A successful page is rarely built from one great element alone. It is the combination that matters. Clear messaging, benefits, visuals, proof and CTAs need to work as a sequence. The visitor should move naturally from understanding the offer to believing in it and then acting on it.

This is where website optimisation becomes a broader discipline rather than a simple checklist. It involves reviewing the page from the user’s perspective. Does it answer the obvious questions? Does it remove doubt? Does it build momentum? Is there anything distracting, confusing or slowing the visitor down?

Sometimes small improvements create big gains. Rewriting a headline, replacing weak images, improving testimonial placement or clarifying a CTA can all help lift performance.

Don’t forget mobile performance

A page may look excellent on desktop and still struggle on mobile. Since so many users now browse and buy on phones, product and service pages must be easy to use on smaller screens. Headlines need to stay clear, buttons need to remain visible, forms need to be manageable and layouts need to feel clean rather than cramped.

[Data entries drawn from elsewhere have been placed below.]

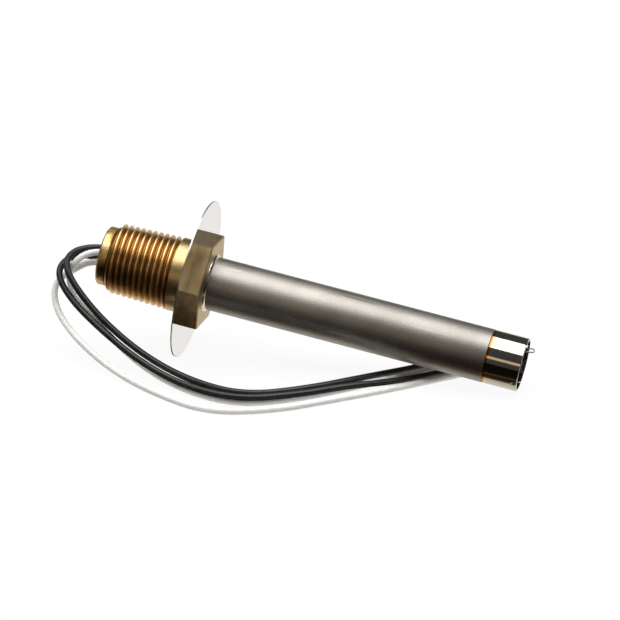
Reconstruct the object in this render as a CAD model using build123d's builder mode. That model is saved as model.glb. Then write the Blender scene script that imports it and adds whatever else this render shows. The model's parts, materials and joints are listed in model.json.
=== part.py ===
from build123d import *
import os
from math import atan, cos, degrees, pi, radians, sin, sqrt, tan

os.makedirs("parts", exist_ok=True)

# Rod-type thermal detector probe with a threaded coupling head, all sizes in millimetres.
# A "reach" is a distance along the probe's axis from the hex's thread-side face: positive
# towards the sensing tip, negative towards the leads. A "bearing" is an angle about the axis
# in degrees, 0 straight up and 90 to the side where the leads lie.

# ---------------------------------------------------------------- driving dimensions
running_gap = 0.05  # radial clearance of a seated or turning piece
loose_gap = 0.35  # clearance of a piece that moves freely

shell_radius = 15.875 / 2
shell_wall = 0.89
shell_end_reach = 89.05
shell_start_reach = -6.0

tip_length = 10.4
tip_recess_radius = 7.3
tip_edge_break = 0.15
spigot_length = 3.7
web_thickness = 5.5
seal_hole_radius = 0.65
seal_hole_inset = 1.05  # hole centre to the rim
seal_hole_bearing = 110

disc_radius = 23.55
disc_thickness = 0.35

hex_across_flats = 25.4
hex_thickness = 4.4
hex_bearing = 18.5
hex_edge_break = 0.3

shank_radius = 10.95
shank_length = 6.2
thread_length = 19.7
thread_pitch = 1.814  # 1/2-14 NPT
thread_depth = 1.3
thread_crest_flat = 0.26
thread_root_flat = 0.214
thread_sink = 0.1  # how far the ridge's flanks run on below the root, so that they cross it
thread_lead_in = 0.2
thread_run_out = 2  # turns of plain core past the ridge's ends, trimmed off with it
thread_large_radius = 10.93
thread_radius_taper = 1 / 32  # radius gained for each unit of length
pilot_radius = 8.75
pilot_length = 2.6
pilot_chamfer = 0.4
lead_bore_radius = 6.2

braze_leg = 0.8
cut_overrun = 1.0  # how far a cutting outline runs past the face that it opens

screw_radius = 2.0
screw_end_reach = 95.3
screw_edge_break = 0.25
screw_slot_width = 0.7
screw_slot_depth = 1.1
screw_slot_bearing = 35
nut_across_flats = 7.0
nut_thickness = 2.6
nut_crown_angle = 30

ball_radius = 1.5
yoke_face_reach = 83.2
yoke_length = 4.8
ball_stand = 1.3  # how far the ball stands out of the yoke
yoke_slot_room = 0.8  # past the struts' ends

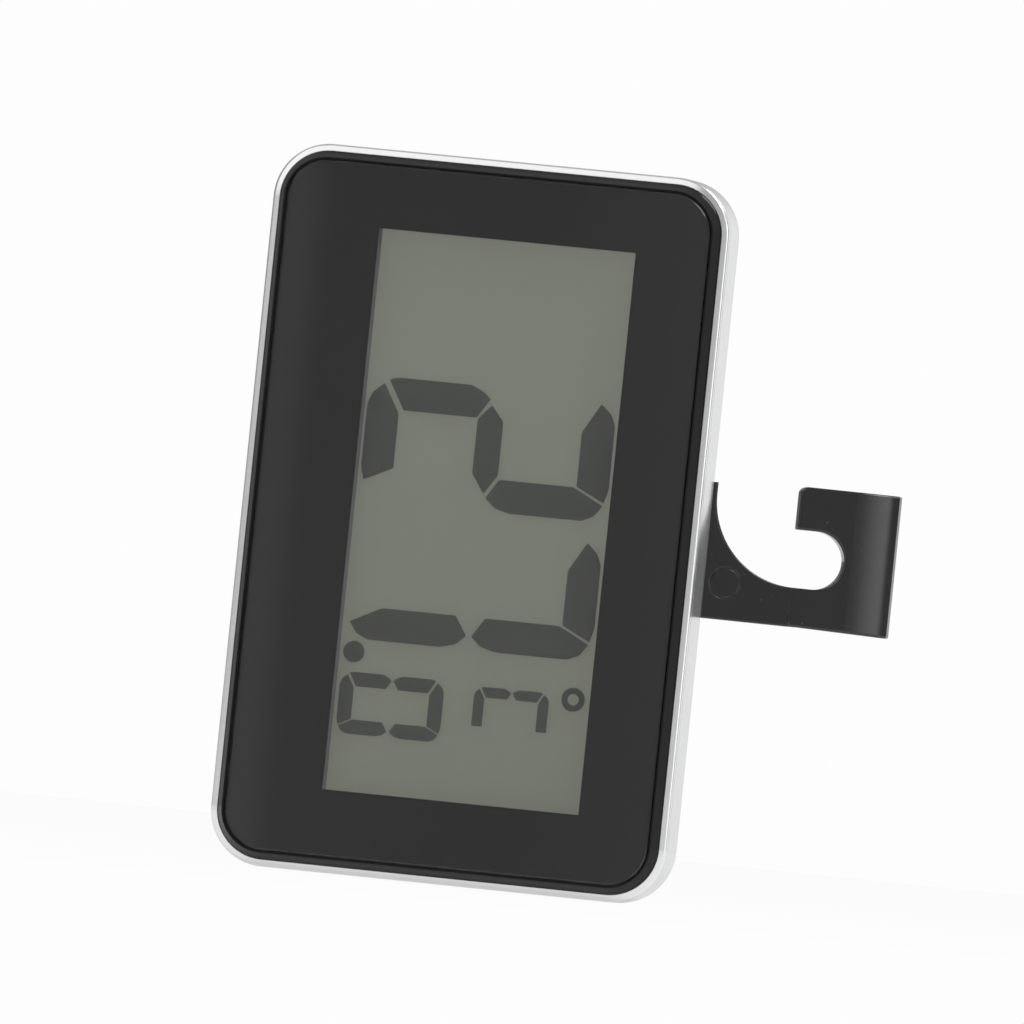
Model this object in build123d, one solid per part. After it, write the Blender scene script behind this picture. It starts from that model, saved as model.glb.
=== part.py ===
from build123d import *
import math
import os

# Digital maximum-minimum thermometer with a swing-out hook on its back.
# Frame: +Z up along the casing's long side, the display faces -Y, and the origin
# is the centre of the front lens's outer face. All lengths in millimetres.

# ---- Casing ----
CASE_W = 56.0           # along X
CASE_H = 87.5           # along Z
CASE_R = 6.8            # corner radius of the outline
BACK_Y = 10.3           # back face, measured from the front of the lens
SEAM_Y = 2.6            # joint between the bezel ring and the back shell
WALL = 1.3              # wall of the back shell
BACK_ROUND = 1.5        # rounding of the shell's rear edge
BACK_BREAK = 0.15       # small chamfer round the openings in the back face
SEAM_BREAK = 0.12       # small chamfer on both sides of the seam
INNER_Y = BACK_Y - WALL

# ---- Bezel ring and front frame ----
RING_W = 0.85           # width of the bright ring seen from the front
RING_Y = 1.55           # its inner front edge
RING_FALL = 0.26        # its front face slopes back this much towards the outside
RING_ROUND = 0.35
FRAME_W = CASE_W - 2 * RING_W
FRAME_H = CASE_H - 2 * RING_W
FRAME_R = CASE_R - RING_W
RIM_Y = 0.05            # top of the sloped rim
RIM_FOOT_Y = 1.65       # where the slope meets the ring
RIM_RUN = 0.8           # width of the slope
RIM_LIP = 0.2           # flat lip inside the slope
SKIRT_Y = 4.6           # rear end of the skirt that enters the shell
SKIRT_GAP = 0.1         # clearance between skirt and shell
SKIRT_WALL = 1.3

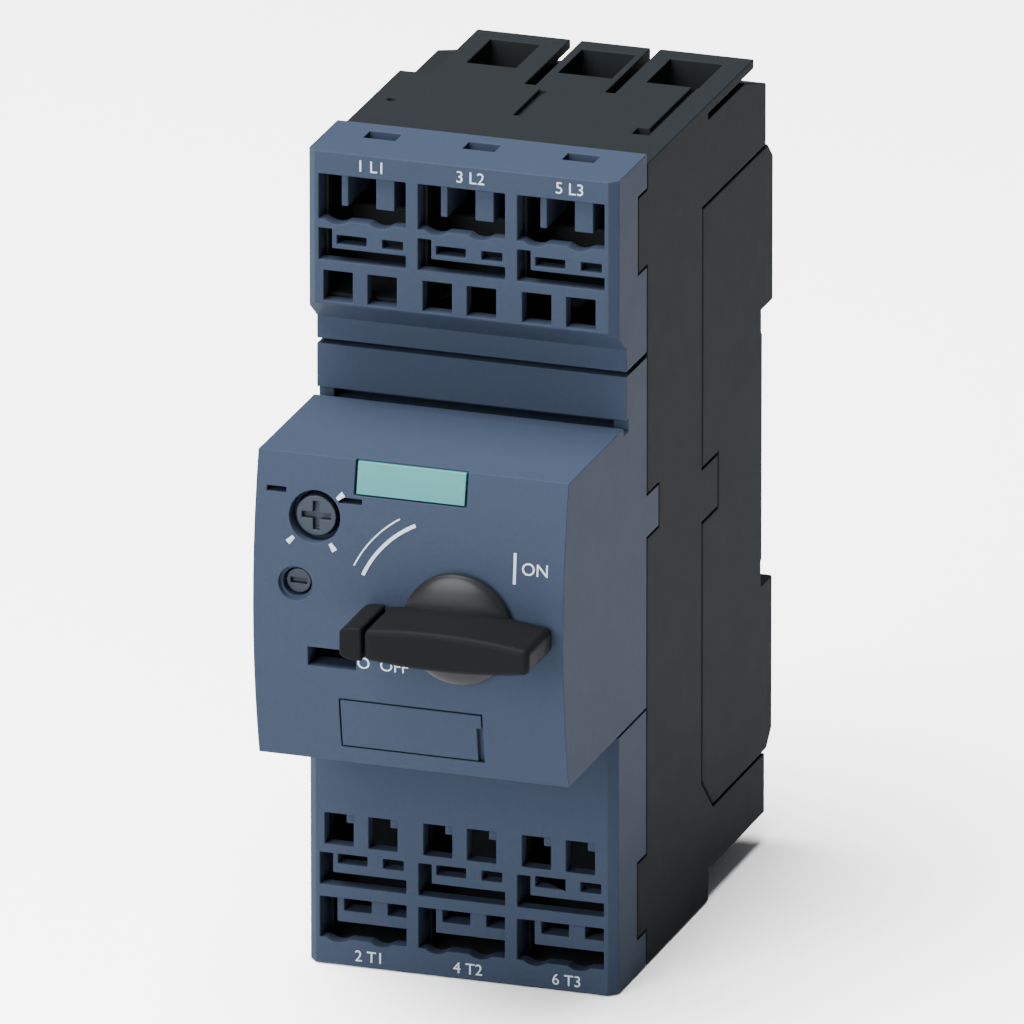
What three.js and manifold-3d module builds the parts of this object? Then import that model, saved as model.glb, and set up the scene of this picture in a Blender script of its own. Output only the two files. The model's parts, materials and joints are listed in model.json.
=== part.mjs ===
// Three-pole motor protection breaker for a 35 mm mounting rail, as separate solids.
// Millimetres, +Z up. The front (handle side) faces -Y, the rail side faces +Y.
// Pieces are laid out from the front plane of the terminal covers (Y = 0) and the underside (Z = 0).
// The whole group is then moved so that its origin is the centre of the rail seat.
import * as THREE from 'three';
import { mergeVertices } from 'three/addons/utils/BufferGeometryUtils.js';
import Module from 'manifold-3d';

const wasm = await Module();
wasm.setup();

// ---- driving dimensions ----
const WIDTH = 45;
const HEIGHT = 119;
const HALF = WIDTH / 2;
const POLE_PITCH = 14.4;
const POLE_X = [-POLE_PITCH, 0, POLE_PITCH];
const ENTRY_HALF = 6.3;          // half width of one pole's terminal chamber
const GAP = 0.3;                 // running gap between pieces
const WALL = 1.8;                // side wall of the covers and the front housing

const COVER_BACK = 13.2;         // rear edge of the three front covers
const HANDLE_LOW = 38;           // handle block, bottom
const HANDLE_TOP = 82.3;         // handle block, top
const HANDLE_FRONT = -20.5;      // front face at the block's top and bottom edges
const HANDLE_CROWN = 2.5;        // how far the front face bulges at mid height
const PANEL_Y = 4.3;             // recessed panel above the handle block
const PANEL_TOP = 89.4;
const PANEL_JOINT = 0.7;         // open joint between the panel and the upper terminal cover

const SPLIT_Y = 37.4;            // where the front housing meets the rear housing
const WRAP_LOW = 13.2;           // the front housing wraps the rear one below and above these
const WRAP_TOP = 103.2;
const WRAP_BACK = 65.5;
const DECK_TOP = 117.5;
const GUIDE_START = 40;
const LEDGE_TOP = 115.2;         // top of the side walls beside the accessory guides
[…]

This is another reason website design and website optimisation go hand in hand. A page that is beautifully designed but frustrating to use on mobile will lose valuable traffic before conversion even becomes possible.

Better pages create better results

Optimising product and service website pages is really about one thing: making it easier for the right visitor to say yes. That means showing the offer clearly, focusing on benefits, using strong visuals, adding believable social proof and guiding people with effective calls-to-action.

When those ingredients are in place, pages become more than online placeholders. They become active sales tools. They work harder for your business, support better user journeys and turn more of your existing traffic into real enquiries and sales.

In the end, the best-performing pages are not always the flashiest. They are the ones that understand what visitors need to see, feel and trust before they are ready to take the next step.